In coining these terms, Webb emphasized the power of language to open up new analytic spaces—spaces that challenge our assumptions, disrupt normative frames, and allow us to glimpse the deeper architectures of educational life.

“The colonial-rhythmic” and “algo-liberal” are not just academic inventions—they’re lenses to see how education has long participated in algorithmic control and colonial order.” – Webb

Webb’s reflections on this quote were powerful. He suggested that our fear of AI often masks a deeper anxiety: the recognition that education and computation have always been implicated in projects of control, exclusion, and erasure. By tracing these entanglements, he argued, we are better positioned to re-imagine both education and technology on different terms.
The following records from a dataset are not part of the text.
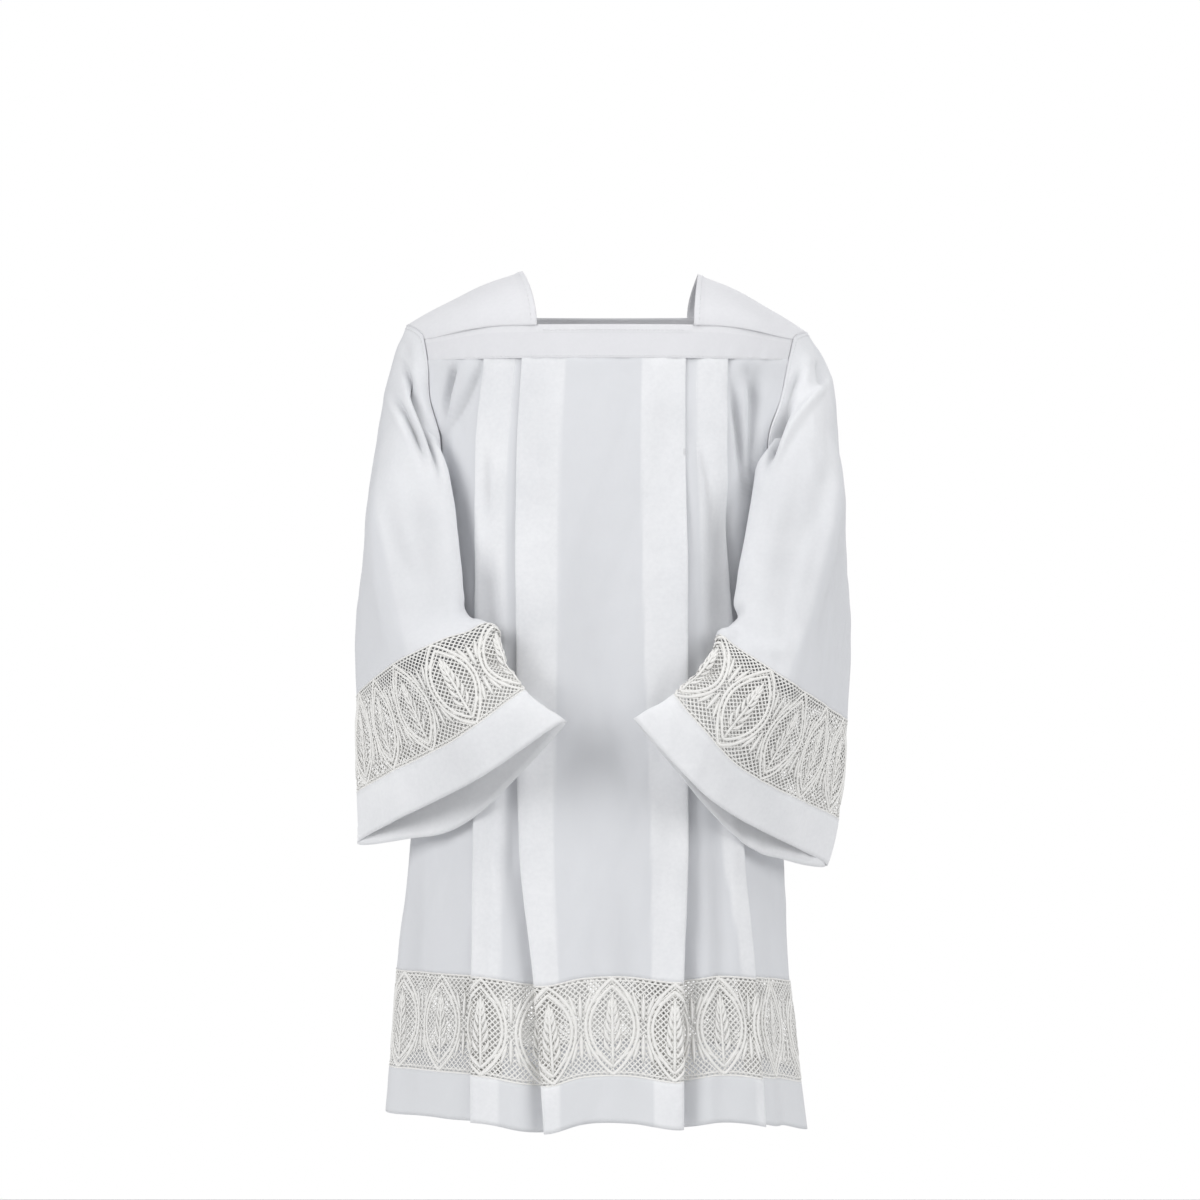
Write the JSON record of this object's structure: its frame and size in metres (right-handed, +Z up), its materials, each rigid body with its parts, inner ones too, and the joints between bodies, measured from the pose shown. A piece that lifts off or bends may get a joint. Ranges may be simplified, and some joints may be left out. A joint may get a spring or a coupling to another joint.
{
  "type": "surplice",
  "caption": "White square-necked surplice with pleated body, wide sleeves and openwork lace bands at cuffs and hem, in the hollow form of a standing wearer with bent arms",
  "frame": {"origin": "midway between the neck-side tops of the two shoulders, where the wearer's shoulders hold the garment up", "axes": "+Z up, -Y the wearer's front, +X the wearer's left"},
  "size_m": [0.523, 0.3714, 0.895],
  "materials": {
    "body_cloth": "smooth plain-weave poly-cotton, cool white, matt, slightly translucent where single",
    "yoke_cloth": "the same cloth, doubled, a little whiter",
    "band_cloth": "the same cloth, folded double at hem and cuffs",
    "lace": "heavy white openwork lace, slightly creamier than the cloth"
  },
  "bodies": {
    "root": {"yoke_front": "yoke_cloth", "panel_front": "body_cloth", "hem_lace_front": "lace", "hem_band_front": "band_cloth", "yoke_back": "yoke_cloth", "panel_back": "body_cloth", "hem_lace_back": "lace", "hem_band_back": "band_cloth", "shoulder_left": "yoke_cloth", "sleeve_left": "body_cloth", "cuff_lace_left": "lace", "cuff_band_left": "band_cloth", "shoulder_right": "yoke_cloth", "sleeve_right": "body_cloth", "cuff_lace_right": "lace", "cuff_band_right": "band_cloth"}
  },
  "joints": []
}
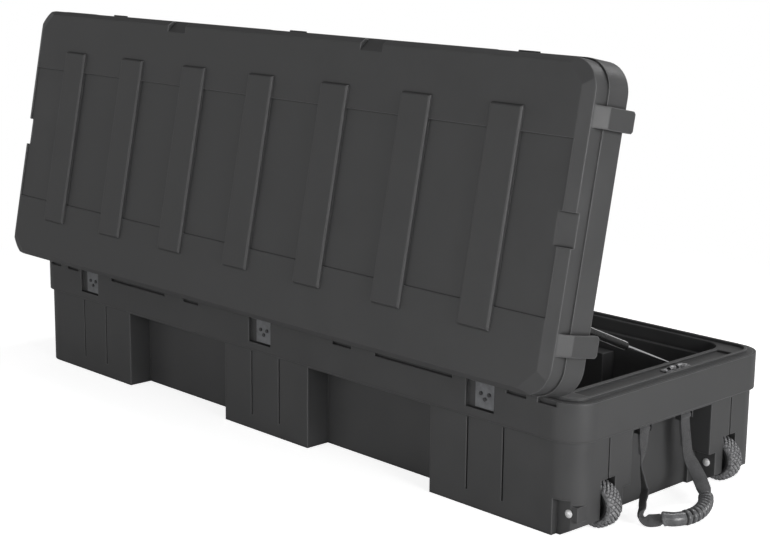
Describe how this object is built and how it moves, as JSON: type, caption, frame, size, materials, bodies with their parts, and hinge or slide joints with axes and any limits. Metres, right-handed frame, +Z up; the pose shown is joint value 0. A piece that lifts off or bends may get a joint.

A Call to Rethink, Not Reject

Importantly, Webb did not call for the abandonment of technology, nor did he lean on familiar narratives of crisis or disruption. Instead, he asked the audience to slow down, to look closely, and to approach the algorithmic condition not as a problem to solve, but as a terrain to navigate—with criticality, curiosity, and care.

“If we want to imagine different futures,” he concluded, “we must first understand the histories—often hidden—that brought us here.”

His keynote resonated deeply with the day’s broader theme, “Education and the Machine,” offering a layered, nuanced starting point for the conversations that followed in breakout sessions, hallway chats, and podcast interviews.

We extend our heartfelt thanks to Dr. Taylor Webb for accepting the invitation to deliver this year’s keynote. His generosity of thought and commitment to critical inquiry set a powerful tone for Research Day 2025—and offered all of us much to reflect on in the days, months, and research projects ahead.